What to work on: Below are some records; reproduce every one of them exactly.

Start of Data in this exercise

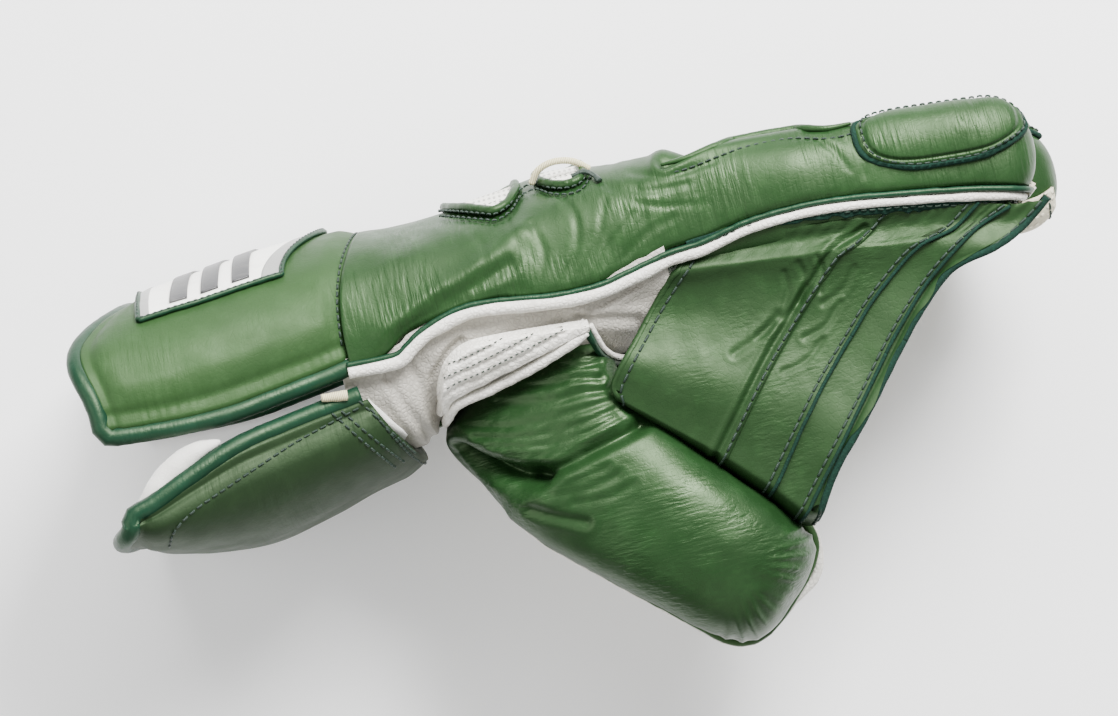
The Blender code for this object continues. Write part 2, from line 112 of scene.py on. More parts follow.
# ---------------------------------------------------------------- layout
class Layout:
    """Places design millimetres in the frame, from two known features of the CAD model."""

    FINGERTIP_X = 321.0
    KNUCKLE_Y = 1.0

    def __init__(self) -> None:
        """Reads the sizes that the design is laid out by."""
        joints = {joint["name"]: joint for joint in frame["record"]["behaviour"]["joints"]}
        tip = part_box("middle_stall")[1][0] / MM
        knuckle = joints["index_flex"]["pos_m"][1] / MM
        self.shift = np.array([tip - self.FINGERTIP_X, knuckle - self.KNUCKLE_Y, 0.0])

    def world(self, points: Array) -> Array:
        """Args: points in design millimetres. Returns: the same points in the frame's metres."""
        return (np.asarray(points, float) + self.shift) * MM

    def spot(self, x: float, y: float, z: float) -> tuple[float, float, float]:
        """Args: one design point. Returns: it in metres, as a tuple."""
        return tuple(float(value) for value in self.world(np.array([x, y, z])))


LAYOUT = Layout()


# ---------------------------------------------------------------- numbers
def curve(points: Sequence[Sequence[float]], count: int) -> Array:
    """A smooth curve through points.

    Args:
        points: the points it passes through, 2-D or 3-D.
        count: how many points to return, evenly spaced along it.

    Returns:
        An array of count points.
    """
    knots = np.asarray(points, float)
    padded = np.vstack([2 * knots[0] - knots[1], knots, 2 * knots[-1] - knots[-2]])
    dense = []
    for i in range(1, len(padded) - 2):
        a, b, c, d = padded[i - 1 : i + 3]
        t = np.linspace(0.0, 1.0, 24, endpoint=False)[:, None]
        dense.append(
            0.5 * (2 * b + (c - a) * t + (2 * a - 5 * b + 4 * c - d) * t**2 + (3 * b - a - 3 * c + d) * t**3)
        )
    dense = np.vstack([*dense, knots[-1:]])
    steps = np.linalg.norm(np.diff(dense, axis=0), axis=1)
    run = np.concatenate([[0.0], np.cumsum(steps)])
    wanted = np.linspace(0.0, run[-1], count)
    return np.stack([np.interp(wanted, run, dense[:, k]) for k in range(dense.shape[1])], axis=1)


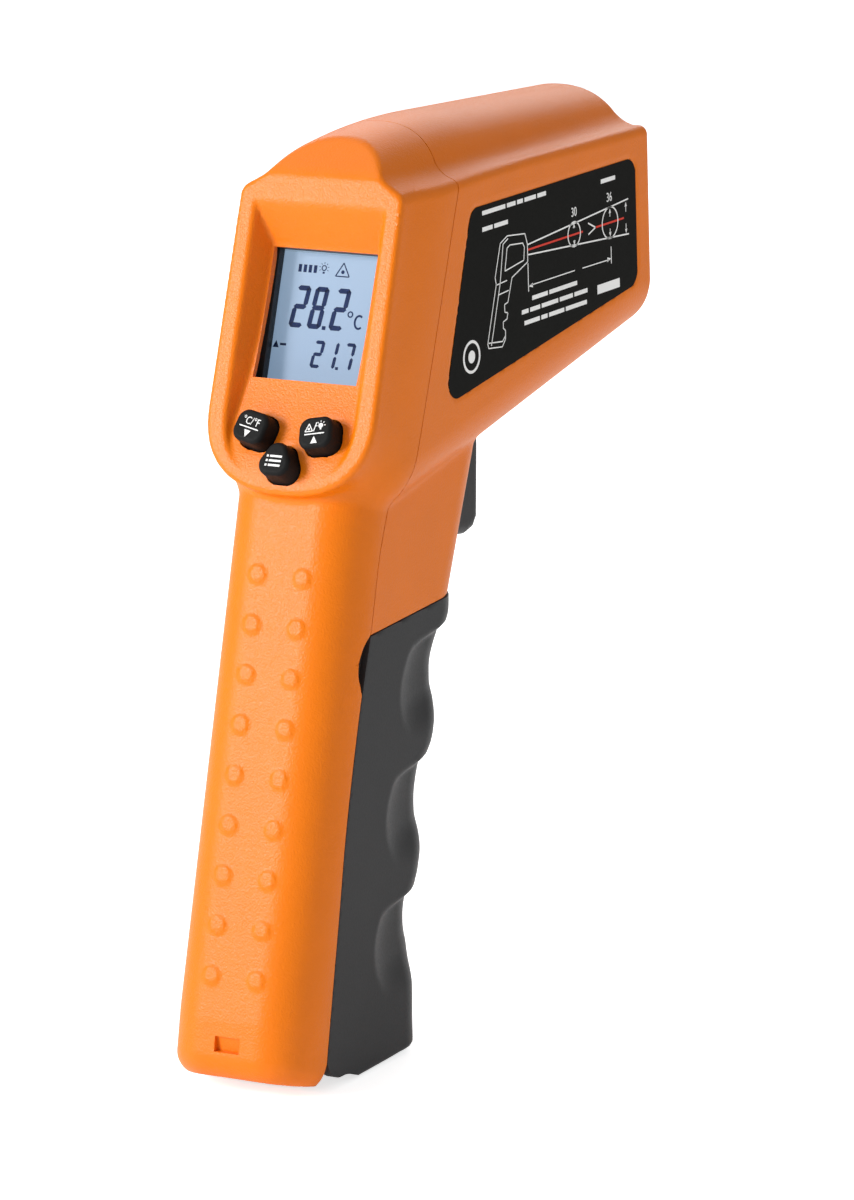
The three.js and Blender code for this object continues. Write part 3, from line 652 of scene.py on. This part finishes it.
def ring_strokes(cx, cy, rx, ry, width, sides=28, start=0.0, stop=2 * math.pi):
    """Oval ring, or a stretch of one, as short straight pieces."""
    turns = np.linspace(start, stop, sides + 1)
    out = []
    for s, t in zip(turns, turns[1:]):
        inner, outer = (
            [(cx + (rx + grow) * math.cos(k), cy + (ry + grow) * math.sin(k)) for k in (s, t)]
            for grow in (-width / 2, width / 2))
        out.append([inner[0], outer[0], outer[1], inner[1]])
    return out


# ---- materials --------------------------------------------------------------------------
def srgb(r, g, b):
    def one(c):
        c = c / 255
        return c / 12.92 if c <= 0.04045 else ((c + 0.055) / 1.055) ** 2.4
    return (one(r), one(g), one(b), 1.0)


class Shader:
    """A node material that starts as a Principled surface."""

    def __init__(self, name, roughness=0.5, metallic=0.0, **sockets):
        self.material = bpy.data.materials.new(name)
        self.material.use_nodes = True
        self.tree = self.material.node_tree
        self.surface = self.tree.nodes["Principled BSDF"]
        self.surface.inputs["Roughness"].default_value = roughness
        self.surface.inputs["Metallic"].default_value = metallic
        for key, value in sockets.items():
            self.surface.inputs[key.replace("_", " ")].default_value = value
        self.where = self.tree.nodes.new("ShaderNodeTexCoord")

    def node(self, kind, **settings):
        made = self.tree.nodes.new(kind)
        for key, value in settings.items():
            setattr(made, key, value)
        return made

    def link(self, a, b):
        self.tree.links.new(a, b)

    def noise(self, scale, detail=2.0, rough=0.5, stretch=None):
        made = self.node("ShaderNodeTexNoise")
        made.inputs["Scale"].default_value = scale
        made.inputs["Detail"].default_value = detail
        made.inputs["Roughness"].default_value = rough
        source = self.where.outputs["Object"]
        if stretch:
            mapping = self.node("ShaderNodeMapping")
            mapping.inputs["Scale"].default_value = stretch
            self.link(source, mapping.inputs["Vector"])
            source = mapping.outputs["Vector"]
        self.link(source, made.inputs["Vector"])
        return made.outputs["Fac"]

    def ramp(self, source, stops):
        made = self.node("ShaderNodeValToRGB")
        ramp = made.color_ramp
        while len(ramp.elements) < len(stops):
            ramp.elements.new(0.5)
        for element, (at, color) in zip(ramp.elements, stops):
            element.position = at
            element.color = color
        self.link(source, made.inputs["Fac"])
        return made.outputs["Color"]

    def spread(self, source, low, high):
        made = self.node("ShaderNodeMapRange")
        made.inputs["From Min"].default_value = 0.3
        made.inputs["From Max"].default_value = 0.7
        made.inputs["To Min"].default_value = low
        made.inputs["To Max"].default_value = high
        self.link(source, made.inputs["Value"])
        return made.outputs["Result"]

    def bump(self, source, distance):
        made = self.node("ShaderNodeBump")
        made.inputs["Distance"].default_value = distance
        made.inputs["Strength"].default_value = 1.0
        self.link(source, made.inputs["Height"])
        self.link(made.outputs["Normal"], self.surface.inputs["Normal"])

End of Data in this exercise

Final result:
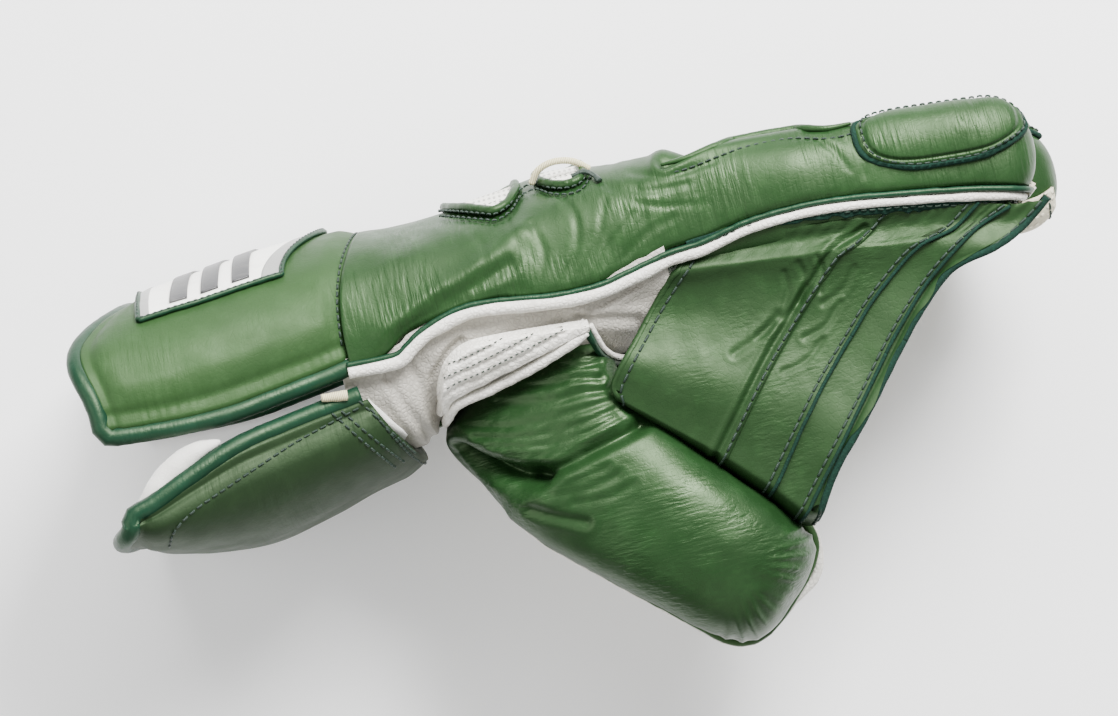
The Blender code for this object continues. Write part 2, from line 112 of scene.py on. More parts follow.
# ---------------------------------------------------------------- layout
class Layout:
    """Places design millimetres in the frame, from two known features of the CAD model."""

    FINGERTIP_X = 321.0
    KNUCKLE_Y = 1.0

    def __init__(self) -> None:
        """Reads the sizes that the design is laid out by."""
        joints = {joint["name"]: joint for joint in frame["record"]["behaviour"]["joints"]}
        tip = part_box("middle_stall")[1][0] / MM
        knuckle = joints["index_flex"]["pos_m"][1] / MM
        self.shift = np.array([tip - self.FINGERTIP_X, knuckle - self.KNUCKLE_Y, 0.0])

    def world(self, points: Array) -> Array:
        """Args: points in design millimetres. Returns: the same points in the frame's metres."""
        return (np.asarray(points, float) + self.shift) * MM

    def spot(self, x: float, y: float, z: float) -> tuple[float, float, float]:
        """Args: one design point. Returns: it in metres, as a tuple."""
        return tuple(float(value) for value in self.world(np.array([x, y, z])))


LAYOUT = Layout()


# ---------------------------------------------------------------- numbers
def curve(points: Sequence[Sequence[float]], count: int) -> Array:
    """A smooth curve through points.

    Args:
        points: the points it passes through, 2-D or 3-D.
        count: how many points to return, evenly spaced along it.

    Returns:
        An array of count points.
    """
    knots = np.asarray(points, float)
    padded = np.vstack([2 * knots[0] - knots[1], knots, 2 * knots[-1] - knots[-2]])
    dense = []
    for i in range(1, len(padded) - 2):
        a, b, c, d = padded[i - 1 : i + 3]
        t = np.linspace(0.0, 1.0, 24, endpoint=False)[:, None]
        dense.append(
            0.5 * (2 * b + (c - a) * t + (2 * a - 5 * b + 4 * c - d) * t**2 + (3 * b - a - 3 * c + d) * t**3)
        )
    dense = np.vstack([*dense, knots[-1:]])
    steps = np.linalg.norm(np.diff(dense, axis=0), axis=1)
    run = np.concatenate([[0.0], np.cumsum(steps)])
    wanted = np.linspace(0.0, run[-1], count)
    return np.stack([np.interp(wanted, run, dense[:, k]) for k in range(dense.shape[1])], axis=1)


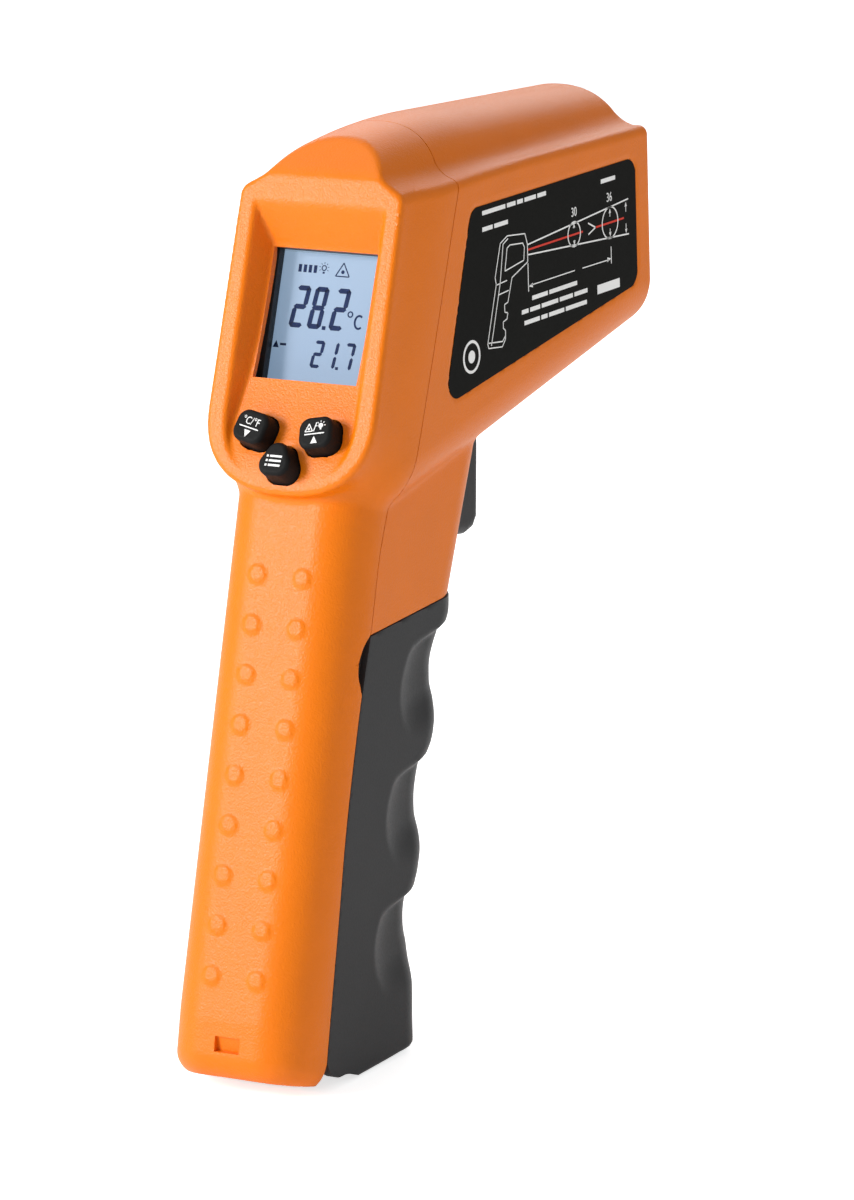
The three.js and Blender code for this object continues. Write part 3, from line 652 of scene.py on. This part finishes it.
def ring_strokes(cx, cy, rx, ry, width, sides=28, start=0.0, stop=2 * math.pi):
    """Oval ring, or a stretch of one, as short straight pieces."""
    turns = np.linspace(start, stop, sides + 1)
    out = []
    for s, t in zip(turns, turns[1:]):
        inner, outer = (
            [(cx + (rx + grow) * math.cos(k), cy + (ry + grow) * math.sin(k)) for k in (s, t)]
            for grow in (-width / 2, width / 2))
        out.append([inner[0], outer[0], outer[1], inner[1]])
    return out


# ---- materials --------------------------------------------------------------------------
def srgb(r, g, b):
    def one(c):
        c = c / 255
        return c / 12.92 if c <= 0.04045 else ((c + 0.055) / 1.055) ** 2.4
    return (one(r), one(g), one(b), 1.0)


class Shader:
    """A node material that starts as a Principled surface."""

    def __init__(self, name, roughness=0.5, metallic=0.0, **sockets):
        self.material = bpy.data.materials.new(name)
        self.material.use_nodes = True
        self.tree = self.material.node_tree
        self.surface = self.tree.nodes["Principled BSDF"]
        self.surface.inputs["Roughness"].default_value = roughness
        self.surface.inputs["Metallic"].default_value = metallic
        for key, value in sockets.items():
            self.surface.inputs[key.replace("_", " ")].default_value = value
        self.where = self.tree.nodes.new("ShaderNodeTexCoord")

    def node(self, kind, **settings):
        made = self.tree.nodes.new(kind)
        for key, value in settings.items():
            setattr(made, key, value)
        return made

    def link(self, a, b):
        self.tree.links.new(a, b)

    def noise(self, scale, detail=2.0, rough=0.5, stretch=None):
        made = self.node("ShaderNodeTexNoise")
        made.inputs["Scale"].default_value = scale
        made.inputs["Detail"].default_value = detail
        made.inputs["Roughness"].default_value = rough
        source = self.where.outputs["Object"]
        if stretch:
            mapping = self.node("ShaderNodeMapping")
            mapping.inputs["Scale"].default_value = stretch
            self.link(source, mapping.inputs["Vector"])
            source = mapping.outputs["Vector"]
        self.link(source, made.inputs["Vector"])
        return made.outputs["Fac"]

    def ramp(self, source, stops):
        made = self.node("ShaderNodeValToRGB")
        ramp = made.color_ramp
        while len(ramp.elements) < len(stops):
            ramp.elements.new(0.5)
        for element, (at, color) in zip(ramp.elements, stops):
            element.position = at
            element.color = color
        self.link(source, made.inputs["Fac"])
        return made.outputs["Color"]

    def spread(self, source, low, high):
        made = self.node("ShaderNodeMapRange")
        made.inputs["From Min"].default_value = 0.3
        made.inputs["From Max"].default_value = 0.7
        made.inputs["To Min"].default_value = low
        made.inputs["To Max"].default_value = high
        self.link(source, made.inputs["Value"])
        return made.outputs["Result"]

    def bump(self, source, distance):
        made = self.node("ShaderNodeBump")
        made.inputs["Distance"].default_value = distance
        made.inputs["Strength"].default_value = 1.0
        self.link(source, made.inputs["Height"])
        self.link(made.outputs["Normal"], self.surface.inputs["Normal"])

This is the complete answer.